In einer Zeit, in der die Kirche zwischen konservativen und liberalen Katholiken zu zerreißen droht, kommt diese Biografie über die französische Mystikerin
Madeleine Delbrêl gerade richtig. Denn an ihrem Leben wird deutlich, dass beides möglich ist: Treue zur Kirche und ihrer Lehre sowie gesellschaftliches Engagement. Einst selbst glühende Atheistin – „Gott ist tot, es lebe der Tod“, schrieb die Siebzehnjährige –, fand sie als junge Frau zum katholischen Glauben.

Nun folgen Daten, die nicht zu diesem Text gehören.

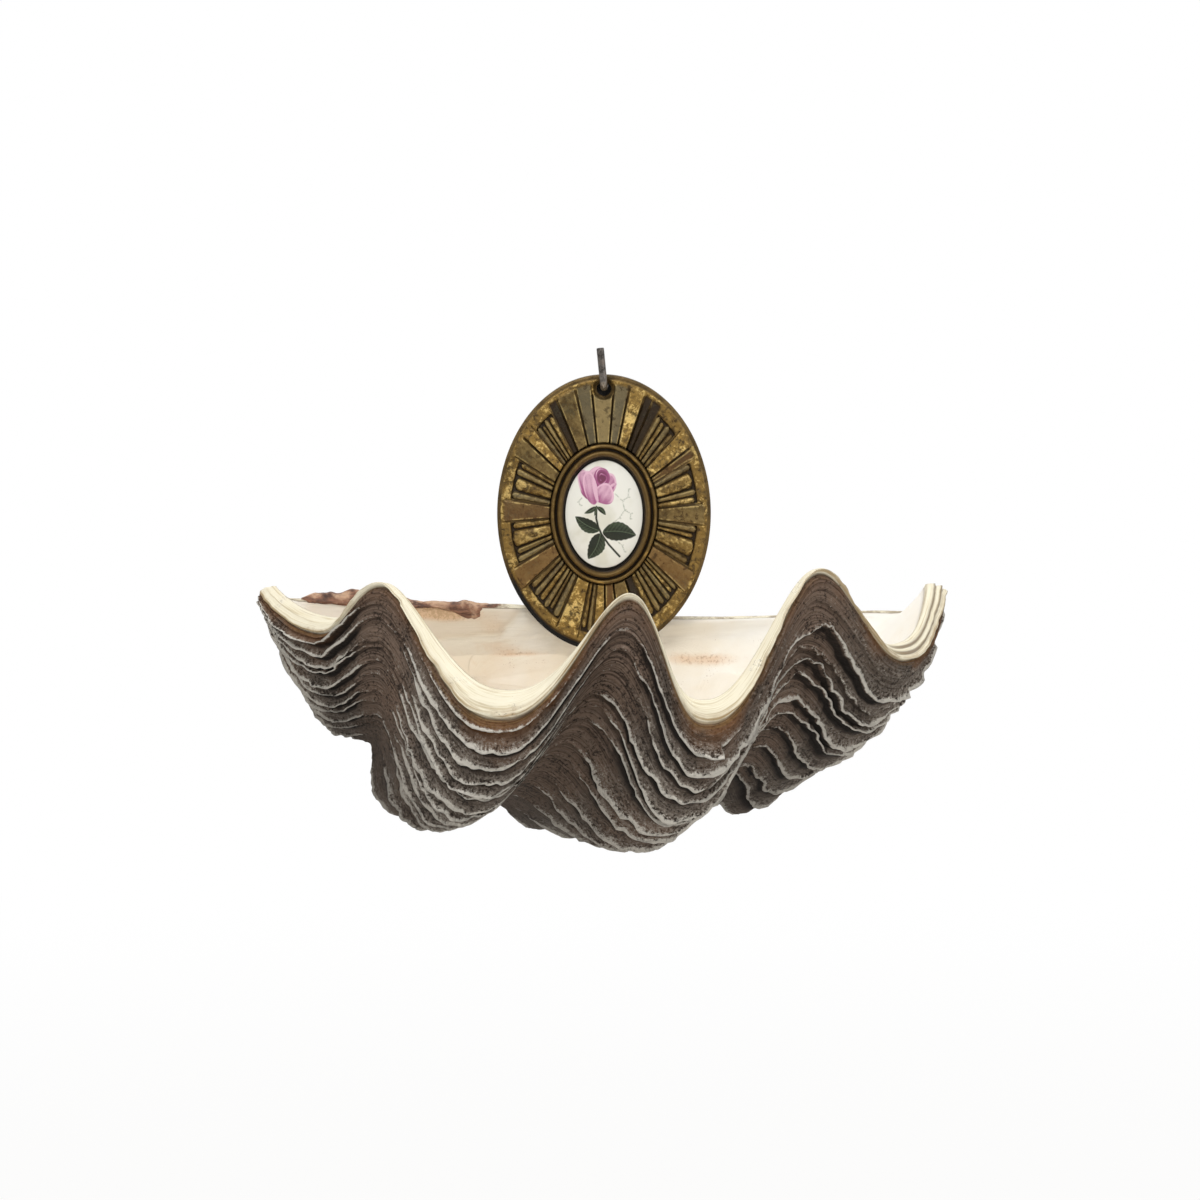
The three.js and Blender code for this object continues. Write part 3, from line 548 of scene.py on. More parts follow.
def makeShell():
    s, count = lip["along"], len(lip["along"])
    degrees, proud, edge, crevice = outerRings()
    outside = outerPlace(degrees, proud)
    nick = 0.75 * softNoise(s / 7, 3.3, 31) + 0.3 * softNoise(s / 2.3, 8.8, 32)
    nick = nick - 1.3 * np.clip(softNoise(s / 4.5, 21.7, 35) * 2 - 1.0, 0, 1)
    rim = outerPlace(np.zeros(count), nick * (0.35 + 0.65 * (lip["flare"] > 0.05)))
    across = np.array([0.0, 0.08, 0.2, 0.3, 0.36, 0.5, 0.62, 0.68, 0.84, 0.96])
    tip = smoothstep(lip["lipX"], 76, 88) * (lip["flare"] > 0.1)
    band = lipBand(across, rim, innerPlace(np.zeros(count)), tip)

    inDegrees = [0.0, 0.8, 1.8, 3, 4.4, 6, 8, 10.3, 13, 16, 19.5, 23, 27, 31.5, 36.5, 42, 48, 54.5, 62, 70,
                 80, 91, 103, 113, shell["innerEnd"]]
    inDegrees = np.array(inDegrees)[:, None] + 0 * s
    lift = 0.16 * softNoise(s / 16, inDegrees / 7, 34) * smoothstep(inDegrees, 0, 6)
    ledge = hingeLedge(innerPlace(inDegrees)) * (lip["flare"] < 0.2)
    inside = innerPlace(inDegrees, lift + 1.1 * ledge)
    centre = inside[-1].mean(0)
    floor = np.array([lerp(inside[-1], centre, t) for t in (0.22, 0.45, 0.68, 0.86)])
    roundRings = 7  # the floor meets the back wall in a soft round
    low = np.concatenate([inside[-roundRings:], floor, np.broadcast_to(centre, (1, count, 3))])
    for _ in range(shell["floorRounds"]):
        middle = low[1:-1]
        around = (low[:-2] + low[2:] + np.roll(middle, 1, 1) + np.roll(middle, -1, 1)) / 4
        low[1:-1] = lerp(middle, around, 0.6)
    inside[-roundRings:], floor = low[:roundRings], low[roundRings:-1]
    beak = shellHinge - np.array([0, 0, shell["beakDrop"]])
    parts = floor, inside, band, outside

    def spread(*values, ends=plain):
        # values for the floor, the inside, the lip and the outside, in the order of the rings
        laid = [np.broadcast_to(v, part.shape[:2]) for v, part in zip(values, parts)]
        return np.concatenate([v[::-1] for v in laid[:3]] + laid[3:]), ends

    bandShare = across[:, None] + 0 * s
    seen = inside @ np.array([0, math.sin(view["rise"]), math.cos(view["rise"])])
    tinted = sum(depth * np.exp(-((inside[..., 0] - x) / wide) ** 2 - ((seen - high) / tall) ** 2)
                 for x, high, wide, tall, depth in stains) * smoothstep(inside[..., 1], -50, -35)
    toLayer = np.minimum(*(abs(bandShare - layer) for layer in shell["tipLayers"]))
    inEnd, outEnd = shell["innerEnd"], shell["outerEnd"]
    marks = {
        "inside": spread(1, smoothstep(inDegrees, 0.0, 1.2), 0, 0, ends=(1, 0)),
        "lip": spread(0, 1 - smoothstep(inDegrees, 0.2, 2.6), 1, 1 - smoothstep(degrees, 0.2, 0.9)),
        "edge": spread(0, 0, 0, edge),
        # painted shade under the lip and the old lips, and at the beak
        "crevice": spread(0, 0, 0, crevice, ends=(0, 0.4)),
        "growth": spread(inEnd, inDegrees, bandShare * 3, degrees, ends=(inEnd, outEnd)),
        "along": spread(s, s, s, s),
        "ledge": spread(0, ledge, 2 * tip * np.exp(-(toLayer / 0.04) ** 2), 0),
        "stain": spread(0, tinted, 0, 0),
        "rib": spread(*[lip["flare"]] * 4),
    }
    rings = np.concatenate([floor[::-1], inside[::-1], band[::-1], outside])
    piece = makeTube("shellBasin", rings, [centre, beak], marks)
    carve(piece, [rod(0, boltZ, *shell[tool]) for tool in ("boltHole", "innerFlat", "outerFlat")])
    print("shell:", count, "columns,", len(rings), "rings,", len(piece.data.polygons), "faces")
    return piece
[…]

Dieser Glaube stellte ihr Leben auf den Kopf: Waren ihr einst teure Kleidung, Schmuck und Partys wichtig, verzichtete sie mit ihrer Bekehrung völlig darauf. Einem Freund berichtete sie später, sie habe zwei Opale, an denen sie sehr hing, in einem symbolischen Akt zum Haus des Erzbischofs gebracht. Um ihr ganzes Leben für diese neu gefundene Liebe hinzugeben, ließ Madeleine sich mit einigen Gefährtinnen in dem Pariser Vorort Ivry nieder. Dort wollte sie ganz bei den Menschen und ihren Nöten sein, den Arbeitern und Arbeiterinnen in den Fabriken. Beeindruckend zeichnet die Biografie nach, wie Madeleine die Gruppe in ihrem sozialen Engagement immer wieder daran erinnerte, „Christus zu sein“: „Der Herr hat uns nicht gerufen, um uns zu sagen: ‚Schau, diese Kranken – geh zu ihnen‘, er hat uns vielmehr gerufen, damit wir immer bei ihm sind und zusammen mit ihm für die ganze Welt und für die, die uns begegnen, das tun, was er für sie tun will.“ Durch diese feine Differenzierung entlarvt Madeleine, die große Sozialarbeiterin, soziales Engagement und „gute Taten“ als letztlich leeren Aktionismus – wenn sie nicht in der Liebe zu Christus wurzeln, sondern eigenen subjektiven Wünschen und Vorstellungen von Kirche und Moral entspringen.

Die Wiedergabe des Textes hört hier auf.